Information provided:
********

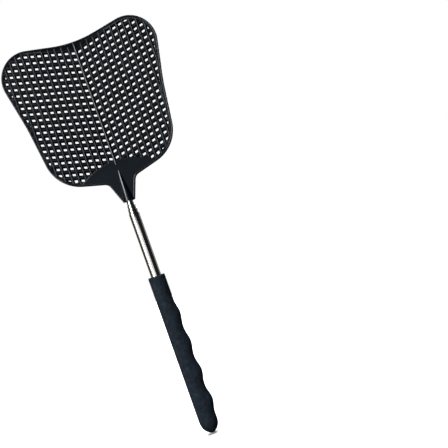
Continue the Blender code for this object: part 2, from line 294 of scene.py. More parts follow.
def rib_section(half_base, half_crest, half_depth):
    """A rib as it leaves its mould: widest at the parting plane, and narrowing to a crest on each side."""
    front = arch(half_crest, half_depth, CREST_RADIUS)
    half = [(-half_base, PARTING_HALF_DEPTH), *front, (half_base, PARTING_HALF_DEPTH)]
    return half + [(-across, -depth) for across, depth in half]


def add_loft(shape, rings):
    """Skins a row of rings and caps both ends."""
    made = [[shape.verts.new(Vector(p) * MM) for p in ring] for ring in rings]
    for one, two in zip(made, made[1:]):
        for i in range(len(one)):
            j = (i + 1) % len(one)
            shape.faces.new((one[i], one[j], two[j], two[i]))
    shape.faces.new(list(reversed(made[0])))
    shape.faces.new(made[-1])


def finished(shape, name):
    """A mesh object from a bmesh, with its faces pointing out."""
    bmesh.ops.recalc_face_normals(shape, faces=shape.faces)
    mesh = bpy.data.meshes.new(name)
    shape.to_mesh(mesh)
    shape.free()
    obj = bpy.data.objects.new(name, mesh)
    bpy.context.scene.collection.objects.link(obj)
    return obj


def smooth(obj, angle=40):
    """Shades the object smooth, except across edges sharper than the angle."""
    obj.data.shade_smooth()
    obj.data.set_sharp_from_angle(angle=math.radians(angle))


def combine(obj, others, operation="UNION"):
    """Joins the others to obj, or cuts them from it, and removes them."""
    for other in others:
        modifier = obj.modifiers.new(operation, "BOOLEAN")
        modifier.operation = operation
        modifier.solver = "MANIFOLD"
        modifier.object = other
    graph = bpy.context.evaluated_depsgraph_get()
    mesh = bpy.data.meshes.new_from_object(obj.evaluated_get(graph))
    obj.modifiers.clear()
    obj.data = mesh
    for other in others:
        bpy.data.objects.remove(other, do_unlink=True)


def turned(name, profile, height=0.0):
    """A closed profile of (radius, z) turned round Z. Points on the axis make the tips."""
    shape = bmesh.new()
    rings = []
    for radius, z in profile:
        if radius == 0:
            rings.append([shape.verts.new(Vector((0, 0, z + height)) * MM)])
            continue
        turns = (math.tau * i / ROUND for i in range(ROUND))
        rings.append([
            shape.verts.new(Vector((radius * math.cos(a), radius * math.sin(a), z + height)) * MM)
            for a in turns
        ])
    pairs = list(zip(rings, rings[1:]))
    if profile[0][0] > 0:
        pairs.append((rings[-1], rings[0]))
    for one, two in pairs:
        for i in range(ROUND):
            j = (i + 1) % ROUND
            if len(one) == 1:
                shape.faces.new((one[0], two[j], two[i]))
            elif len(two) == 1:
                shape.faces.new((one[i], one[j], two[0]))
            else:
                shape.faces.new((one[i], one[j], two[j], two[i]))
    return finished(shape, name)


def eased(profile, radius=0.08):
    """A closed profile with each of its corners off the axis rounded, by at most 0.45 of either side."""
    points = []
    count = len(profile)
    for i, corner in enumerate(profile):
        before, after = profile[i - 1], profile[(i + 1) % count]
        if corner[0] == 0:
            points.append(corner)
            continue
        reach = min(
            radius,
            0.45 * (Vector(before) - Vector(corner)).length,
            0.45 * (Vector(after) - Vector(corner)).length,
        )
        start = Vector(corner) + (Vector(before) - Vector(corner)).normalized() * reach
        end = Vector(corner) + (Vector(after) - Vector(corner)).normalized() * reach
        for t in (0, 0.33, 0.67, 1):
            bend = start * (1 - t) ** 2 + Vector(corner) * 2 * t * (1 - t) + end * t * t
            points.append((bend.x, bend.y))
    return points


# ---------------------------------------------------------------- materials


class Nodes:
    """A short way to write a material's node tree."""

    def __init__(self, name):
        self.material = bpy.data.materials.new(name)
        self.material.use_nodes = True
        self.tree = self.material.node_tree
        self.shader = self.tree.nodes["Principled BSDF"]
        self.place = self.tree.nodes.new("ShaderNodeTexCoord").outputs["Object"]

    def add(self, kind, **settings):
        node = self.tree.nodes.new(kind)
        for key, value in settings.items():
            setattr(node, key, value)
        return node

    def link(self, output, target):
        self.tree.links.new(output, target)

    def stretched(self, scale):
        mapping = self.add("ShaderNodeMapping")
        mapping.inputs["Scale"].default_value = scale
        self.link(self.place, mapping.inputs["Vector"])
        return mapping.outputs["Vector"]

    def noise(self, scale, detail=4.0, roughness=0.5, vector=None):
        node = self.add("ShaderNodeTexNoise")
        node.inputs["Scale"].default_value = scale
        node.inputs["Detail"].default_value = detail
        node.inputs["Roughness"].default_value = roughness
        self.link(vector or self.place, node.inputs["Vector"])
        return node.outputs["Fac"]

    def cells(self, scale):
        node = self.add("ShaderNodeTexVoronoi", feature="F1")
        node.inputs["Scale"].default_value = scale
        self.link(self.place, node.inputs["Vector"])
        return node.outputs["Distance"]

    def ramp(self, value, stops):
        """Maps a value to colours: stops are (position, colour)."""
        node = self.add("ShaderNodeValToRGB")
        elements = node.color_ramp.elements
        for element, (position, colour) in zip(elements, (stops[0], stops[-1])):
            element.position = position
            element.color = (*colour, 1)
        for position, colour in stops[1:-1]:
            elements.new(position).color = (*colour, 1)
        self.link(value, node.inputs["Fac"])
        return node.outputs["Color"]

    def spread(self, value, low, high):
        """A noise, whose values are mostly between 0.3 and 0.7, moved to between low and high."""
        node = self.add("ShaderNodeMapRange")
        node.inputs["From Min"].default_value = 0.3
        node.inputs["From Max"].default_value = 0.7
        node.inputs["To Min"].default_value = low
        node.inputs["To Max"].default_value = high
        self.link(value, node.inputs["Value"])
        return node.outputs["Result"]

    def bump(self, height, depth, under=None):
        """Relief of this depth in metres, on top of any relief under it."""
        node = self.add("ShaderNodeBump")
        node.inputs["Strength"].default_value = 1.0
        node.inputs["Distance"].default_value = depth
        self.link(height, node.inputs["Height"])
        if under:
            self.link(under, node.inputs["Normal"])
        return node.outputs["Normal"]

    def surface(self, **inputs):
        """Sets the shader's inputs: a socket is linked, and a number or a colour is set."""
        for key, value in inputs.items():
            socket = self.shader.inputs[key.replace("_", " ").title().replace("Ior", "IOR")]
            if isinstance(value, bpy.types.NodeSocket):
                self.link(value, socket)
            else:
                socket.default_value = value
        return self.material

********

Prompt:
Print, please, the lines from the first line of the material through the line that contains "return half +", exactly as written and with nothing added.

Problem solution:
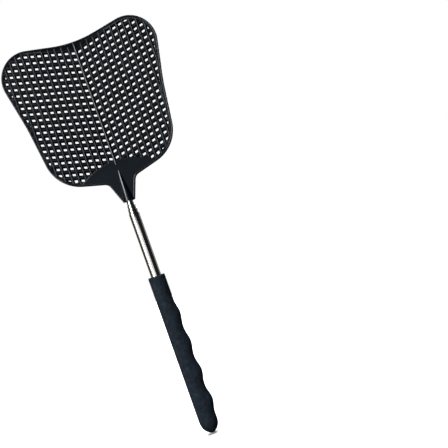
Continue the Blender code for this object: part 2, from line 294 of scene.py. More parts follow.
def rib_section(half_base, half_crest, half_depth):
    """A rib as it leaves its mould: widest at the parting plane, and narrowing to a crest on each side."""
    front = arch(half_crest, half_depth, CREST_RADIUS)
    half = [(-half_base, PARTING_HALF_DEPTH), *front, (half_base, PARTING_HALF_DEPTH)]
    return half + [(-across, -depth) for across, depth in half]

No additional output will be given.